The Reading Space” is a UX/UI project investigating digital reading issues and the design of the spaces we use to read. While the paper book is a great device that we’ve been using for thousands of years, its digital version does not seem to be equally efficient.

Recent studies being carried out by psychologist and computer scientists linked to digital reading have been investigating how the technology we use to read change the way we read, how the digital medium has an effect on recall and comprehension of the information and how digital readers have difficulty constructing an effective cognitive map due to the lack of contextual cues and the ineffective navigation that digital text offers.

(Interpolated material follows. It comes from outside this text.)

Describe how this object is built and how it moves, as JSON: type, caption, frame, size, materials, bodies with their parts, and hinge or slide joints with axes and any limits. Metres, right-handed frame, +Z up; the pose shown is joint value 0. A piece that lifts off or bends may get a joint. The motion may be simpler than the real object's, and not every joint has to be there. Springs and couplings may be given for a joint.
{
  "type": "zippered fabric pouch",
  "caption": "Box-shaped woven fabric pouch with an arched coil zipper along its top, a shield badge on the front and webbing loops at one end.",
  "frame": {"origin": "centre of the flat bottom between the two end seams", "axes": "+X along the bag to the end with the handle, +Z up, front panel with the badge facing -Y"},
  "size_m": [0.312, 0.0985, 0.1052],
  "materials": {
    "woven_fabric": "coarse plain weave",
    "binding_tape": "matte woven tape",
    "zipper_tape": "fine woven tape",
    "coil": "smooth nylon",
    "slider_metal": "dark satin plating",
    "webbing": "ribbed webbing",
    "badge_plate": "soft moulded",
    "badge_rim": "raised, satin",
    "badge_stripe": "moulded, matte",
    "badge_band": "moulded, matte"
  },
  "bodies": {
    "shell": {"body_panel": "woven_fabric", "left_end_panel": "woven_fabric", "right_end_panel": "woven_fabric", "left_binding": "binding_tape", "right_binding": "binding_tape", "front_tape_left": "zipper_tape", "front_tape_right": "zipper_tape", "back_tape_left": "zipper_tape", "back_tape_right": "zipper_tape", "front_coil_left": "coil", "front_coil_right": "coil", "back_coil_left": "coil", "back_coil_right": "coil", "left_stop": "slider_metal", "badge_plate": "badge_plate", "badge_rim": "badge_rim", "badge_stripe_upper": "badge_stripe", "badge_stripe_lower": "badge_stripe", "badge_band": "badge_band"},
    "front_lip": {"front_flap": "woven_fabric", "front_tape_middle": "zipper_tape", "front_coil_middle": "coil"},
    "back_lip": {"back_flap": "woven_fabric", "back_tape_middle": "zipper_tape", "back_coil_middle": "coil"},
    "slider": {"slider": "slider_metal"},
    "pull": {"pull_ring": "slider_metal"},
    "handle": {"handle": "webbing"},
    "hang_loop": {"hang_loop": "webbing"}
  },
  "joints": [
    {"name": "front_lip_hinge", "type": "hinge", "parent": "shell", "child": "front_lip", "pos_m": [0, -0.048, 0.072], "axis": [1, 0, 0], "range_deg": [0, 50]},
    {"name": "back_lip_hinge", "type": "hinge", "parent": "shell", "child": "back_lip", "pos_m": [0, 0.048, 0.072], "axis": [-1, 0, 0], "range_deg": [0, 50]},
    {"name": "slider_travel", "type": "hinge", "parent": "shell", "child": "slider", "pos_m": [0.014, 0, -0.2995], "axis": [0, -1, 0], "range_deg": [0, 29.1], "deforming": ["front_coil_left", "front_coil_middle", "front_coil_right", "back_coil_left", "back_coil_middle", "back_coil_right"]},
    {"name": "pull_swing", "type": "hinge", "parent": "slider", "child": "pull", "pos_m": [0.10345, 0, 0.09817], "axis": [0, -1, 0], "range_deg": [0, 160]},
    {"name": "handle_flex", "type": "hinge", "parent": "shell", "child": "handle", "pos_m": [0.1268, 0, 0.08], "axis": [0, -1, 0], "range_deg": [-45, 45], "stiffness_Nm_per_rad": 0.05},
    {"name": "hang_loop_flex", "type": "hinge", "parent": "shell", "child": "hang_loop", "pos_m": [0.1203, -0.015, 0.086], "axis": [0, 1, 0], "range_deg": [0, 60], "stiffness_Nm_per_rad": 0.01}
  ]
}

Guided by a set of guidelines I draw from these studies, I designed a desktop e-reader interface with the aim to identify potential design features that can address the mapping issues that arise with on-screen reading.

The Reading Space,

spatial memory

and User Interface.

UX and UI design

July 2018

Graduation project @AKV St. Joost (NL)

What we know from digital reading research is that when it comes to supporting in-depth reading to process long, information-rich texts, on-screen reading interface designs seems to fall short.

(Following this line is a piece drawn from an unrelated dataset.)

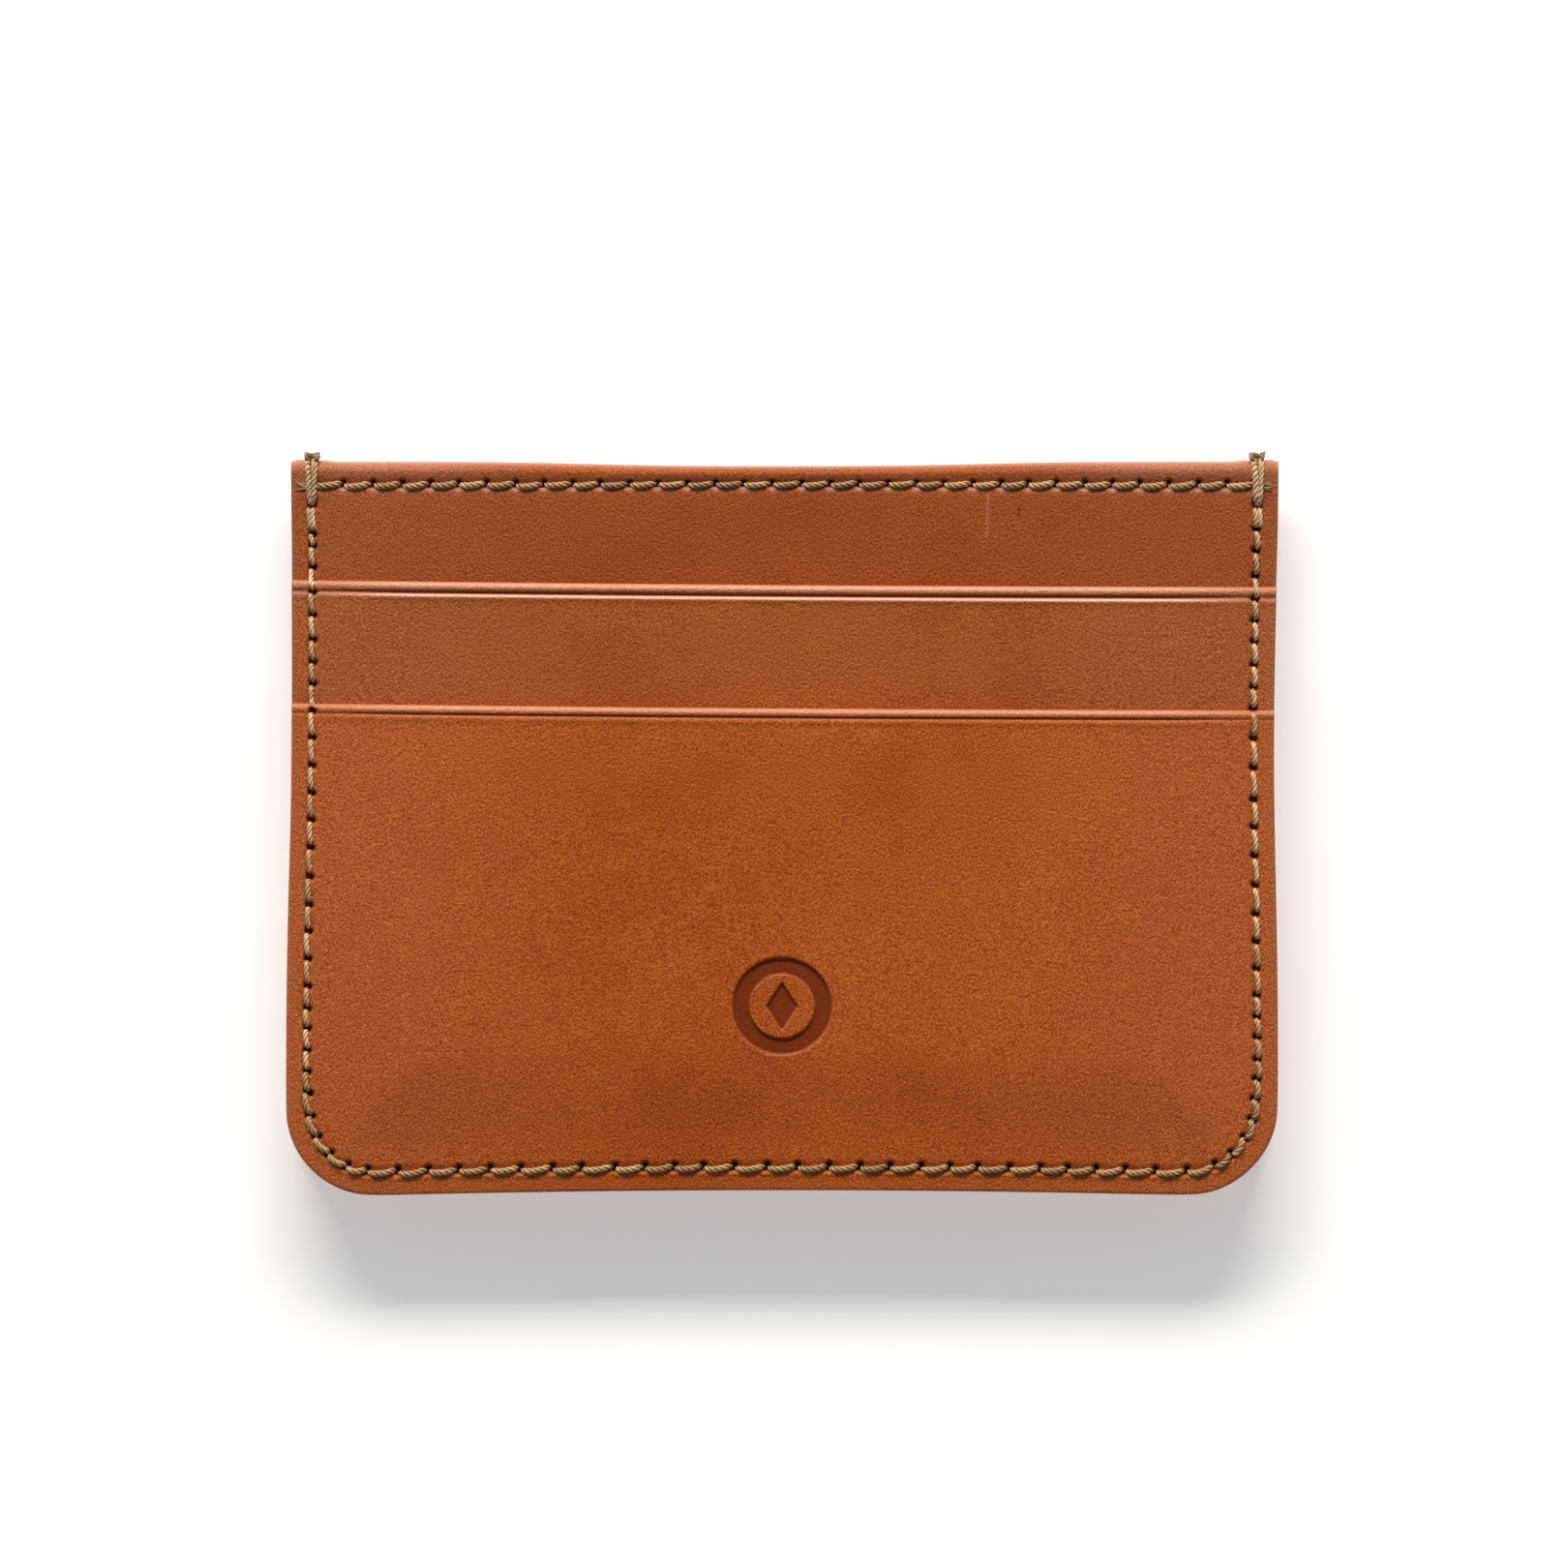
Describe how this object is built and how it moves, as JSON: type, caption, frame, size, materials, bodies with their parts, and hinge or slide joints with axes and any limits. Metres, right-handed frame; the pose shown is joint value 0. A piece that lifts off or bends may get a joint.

The primary problem with e-books, and long digital text in general, is that readers have difficulty constructing an effective cognitive map due to the lack of spatial cues and the ineffective navigation that digital text offers.

In other words, digital text appears to be significantly less efficient with regards to memory and retention because they fail in supporting spatial memory. When we read from a book seemingly irrelevant elements such as whether a piece of information is located at the top or at the bottom of the page, on the right or on the left page, at the beginning or at the end of the book, are actually functioning as cues in the act of the recalling.

 

While paper books possess features that make them easily navigable, thereby tapping into our innate well-developed spatial memory, most screens, e-readers, smartphones and tablets interfere with the intuitive navigation of a text and inhibit people from mapping the journey in their minds. Although there is evidence for spatial attributes playing a role in human memory, and subsequently in our ability to retain what we just read, in most examples, digital reading interfaces do not take advantage of this. Instead, the current design of digital books seems to be based solely on the metaphor of the traditional paper book but with features that are actually shackling the user’s ability to remember spatial locations.

The issue with digital reading 

In conceiving possible ways of visualising my main concept, and establishing which feature may work best, I produced a series of prototypes followed by testing sessions with readers. Observations and reader feedback were used to answer all the subquestions that were raised in the design process and to identify promising directions for further developments.

Since the variety of digital reading devices available, with various configurations, displays and features. My focus is narrowed down on the display of long, information-rich texts on-screen as well as digital books accessed by computer screens.